Monday, June 23, 2008

Mating matters

The season of nesting is a good time to take a look at the kinds of male-female relationships that exist in the bird world. Many birds form lifetime partnerships – though they may have quick “flings” on the side – while others mate for only short periods or have multiple mates.

Ornithologists describe three kinds of mating arrangements: monogamous, polygamous and promiscuous. In monogamous pair bonds, the birds mate for at least the breeding season, raising their young together. Ornithologist David Lack estimated that at least 90% of nest-raised birds come from monogamous pairs. So do 80% of precocial birds – those able to walk about and feed themselves shortly after birth.

In many, perhaps most cases, monogamous pairs remain mated until one of them dies. Canada Geese are among the most faithful birds, mating for as long as 20 years. Most gulls also pair for life. The Rose-breasted Grosbeaks at the left are monogamous. This system is the most efficient and effective, providing the best protection and service for the brood of nestlings.

Some birds, such as House Wrens, generally stay with one mate for only one brood. In fact, while the male is raising the first brood, the female may take off, find a new mate, and begin a second nest. Talk about energy!

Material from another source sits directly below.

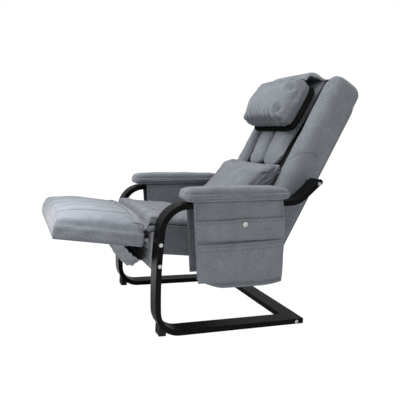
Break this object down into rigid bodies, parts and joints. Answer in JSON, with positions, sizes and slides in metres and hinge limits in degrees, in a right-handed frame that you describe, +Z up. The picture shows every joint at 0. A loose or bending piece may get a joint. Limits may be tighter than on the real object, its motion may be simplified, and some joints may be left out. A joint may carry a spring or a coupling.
{
  "type": "reflexology chair",
  "caption": "Padded lounge chair on two bent black wood frames, with a folding leg rest, loose pillow and lumbar cushion, and a massage carriage in the back.",
  "frame": {"origin": "on the floor, under the middle of the rear floor bar", "axes": "+X to the sitter's left, +Y towards the back, +Z up; the chair faces -Y"},
  "size_m": [0.7554, 1.2964, 1.076],
  "materials": {
    "black_wood": "satin black lacquer on bent laminated wood",
    "fabric": "woven, mid blue-grey",
    "dark_fabric": "woven, darker blue-grey",
    "black_net": "open black net and webbing",
    "steel": "zinc plated",
    "snap_metal": "polished",
    "plywood": "bare plywood",
    "black_plastic": "fine grain",
    "grey_plastic": "fine grain",
    "bronze": "sintered bronze",
    "roller_rubber": "matte"
  },
  "bodies": {
    "root": {"side_frame_left": "black_wood", "side_frame_right": "black_wood", "rear_floor_bar": "black_wood", "front_cross_board": "dark_fabric", "front_foot_blocks": "black_wood", "frame_bolts": "steel", "arm_end_bolts": "steel", "frame_nuts": "steel", "arm_spacers": "black_plastic", "arm_pad_left": "fabric", "arm_pad_right": "fabric", "arm_cover_left": "fabric", "arm_cover_right": "fabric", "upper_pocket_left": "fabric", "upper_pocket_right": "fabric", "lower_pocket_left": "fabric", "lower_pocket_right": "fabric", "pocket_snaps": "snap_metal", "seat_rail_left": "dark_fabric", "seat_rail_right": "dark_fabric", "seat_rear_rail": "plywood", "seat_front_roll": "fabric", "seat_webbing": "black_net", "seat_dust_cover": "black_net", "seat_cushion": "fabric", "seat_back_plates": "steel", "seat_back_screws": "steel", "hinge_fixed_leaves": "steel", "hinge_pins": "steel", "knee_gusset": "fabric", "back_rail_left": "plywood", "back_rail_right": "plywood", "back_cross_rails": "plywood", "back_rear_panel": "dark_fabric", "back_bolster_left": "fabric", "back_bolster_right": "fabric", "back_top_roll": "fabric", "back_lower_pad": "fabric", "back_net": "black_net", "back_pad": "fabric", "guide_rods": "steel", "lift_motor": "black_plastic", "power_supply": "black_plastic"},
    "leg_rest": {"leg_rest_board": "dark_fabric", "leg_rest_cushion": "fabric", "hinge_moving_leaves": "steel"},
    "head_pillow": {"head_pillow": "fabric", "pillow_flap": "fabric"},
    "lumbar_cushion": {"lumbar_cushion": "fabric"},
    "massage_carriage": {"carriage": "grey_plastic", "carriage_bushes": "bronze", "kneading_motor": "black_plastic"},
    "lead_screw": {"lead_screw": "steel"},
    "kneading": {"kneading_shaft": "steel", "kneading_arms": "grey_plastic"},
    "roller_upper_left": {"roller_upper_left": "roller_rubber"},
    "roller_upper_right": {"roller_upper_right": "roller_rubber"},
    "roller_lower_left": {"roller_lower_left": "roller_rubber"},
    "roller_lower_right": {"roller_lower_right": "roller_rubber"}
  },
  "joints": [
    {"name": "leg_rest_hinge", "type": "hinge", "parent": "root", "child": "leg_rest", "pos_m": [0, -0.63428, 0.35], "axis": [1, 0, 0], "range_deg": [0, 70], "deforming": ["knee_gusset"]},
    {"name": "pillow_lift", "type": "slide", "parent": "root", "child": "head_pillow", "axis": [0, 0.4446, 0.8957], "range_m": [0, 0.25]},
    {"name": "lumbar_lift", "type": "slide", "parent": "root", "child": "lumbar_cushion", "axis": [0, -0.8957, 0.4446], "range_m": [0, 0.2]},
    {"name": "carriage_travel", "type": "slide", "parent": "root", "child": "massage_carriage", "axis": [0, 0.4446, 0.8957], "range_m": [-0.1, 0.1]},
    {"name": "screw_turn", "type": "hinge", "parent": "root", "child": "lead_screw", "pos_m": [0, 0.13307, 0.76567], "axis": [0, 0.4446, 0.8957], "range_deg": [-1810, 1810]},
    {"name": "kneading_swing", "type": "hinge", "parent": "massage_carriage", "child": "kneading", "pos_m": [0, 0.10799, 0.77812], "axis": [1, 0, 0], "range_deg": [-6, 6]},
    {"name": "roller_upper_left_spin", "type": "hinge", "parent": "kneading", "child": "roller_upper_left", "pos_m": [0, 0.12348, 0.83183], "axis": [1, 0, 0], "continuous": true},
    {"name": "roller_upper_right_spin", "type": "hinge", "parent": "kneading", "child": "roller_upper_right", "pos_m": [0, 0.12348, 0.83183], "axis": [1, 0, 0], "continuous": true},
    {"name": "roller_lower_left_spin", "type": "hinge", "parent": "kneading", "child": "roller_lower_left", "pos_m": [0, 0.07458, 0.7333], "axis": [1, 0, 0], "continuous": true},
    {"name": "roller_lower_right_spin", "type": "hinge", "parent": "kneading", "child": "roller_lower_right", "pos_m": [0, 0.07458, 0.7333], "axis": [1, 0, 0], "continuous": true}
  ],
  "couplings": [
    {"joint": "screw_turn", "follows": "carriage_travel", "rad_per_m": 314.16}
  ]
}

In the case of polygamous pair bonds, one male or one female may have several mates. In the more common arrangement, like the harems of lore, one male has several females. This is called polygyny. Wild Turkeys, Ring-necked pheasants, grouse, Bobolinks, and Red-winged Blackbirds are polygynous. The male generally sticks with and protects his several wives and their offspring while each female takes care of raising the children. This system is more selective than one-on-one mating; The one male that is able to build a harem of several females will be stronger and perhaps healthier than the average male and will likely pass on these traits to offspring.

In a few species, the female makes use of several mates. The Spotted Sandpiper lays eggs in several nests and the males incubate them. This system, called polyandry, allows one female to produce many eggs and is useful in situations where the breeding season is short, such as in the Arctic.

Promiscuous mating occurs when two birds have sexual relations and part company. Typically, and perhaps not surprisingly, the male takes off, leaving it up to the female to raise the resulting family. The most famous practitioners of promiscuous mating are the hummingbirds and woodcocks. Dr. Steve Kress, a noted ornithologist with National Audubon, says that typically, either the brood is small, such as in hummingbirds, allowing the female to raise the chicks alone, or the offspring are precocial, as in woodcocks, able to walk and feed themselves soon after birth.

For a long time ornithologists thought that monogamous birds were totally faithful to one another. However, DNA testing and close observation have revealed that monogamous birds may have fleeting “affairs” with other partners.

Zoologist David Barash and Judith Eve Lipton reported in The Myth of Monogamy in 2001: “When it comes to actual reproduction, even bird species long considered the epitome of social monogamy, and thus previously known for their fidelity, are now being revealed as sexual adventurers. Or at least as sexually non-monogamous.” These include eagles and geese, long thought to be strictly monogamous.

Swans, doves, finches, hawks, wrens, flycatchers, thrushes, and warblers occasionally switch from monogamous to polygamous pair bonds.

What happens when a mate dies during the nesting season?

Birds that form monogamous pairs do so largely to share in the job of raising young. Nesting season is a dangerous time, full of threats to the parents as well as the eggs and nestlings. Predators, as well as disease and accidents, may kill birds, leaving a widow or widower to care for the nest. Among monogamous pairs, it’s difficult or impossible for one bird to find food and protect the nest.

Fortunately, there are what ornithologists Allan and Helen Cruickshank call “a floating population” of unmated birds that are available – even anxious – to jump in and replace missing mates.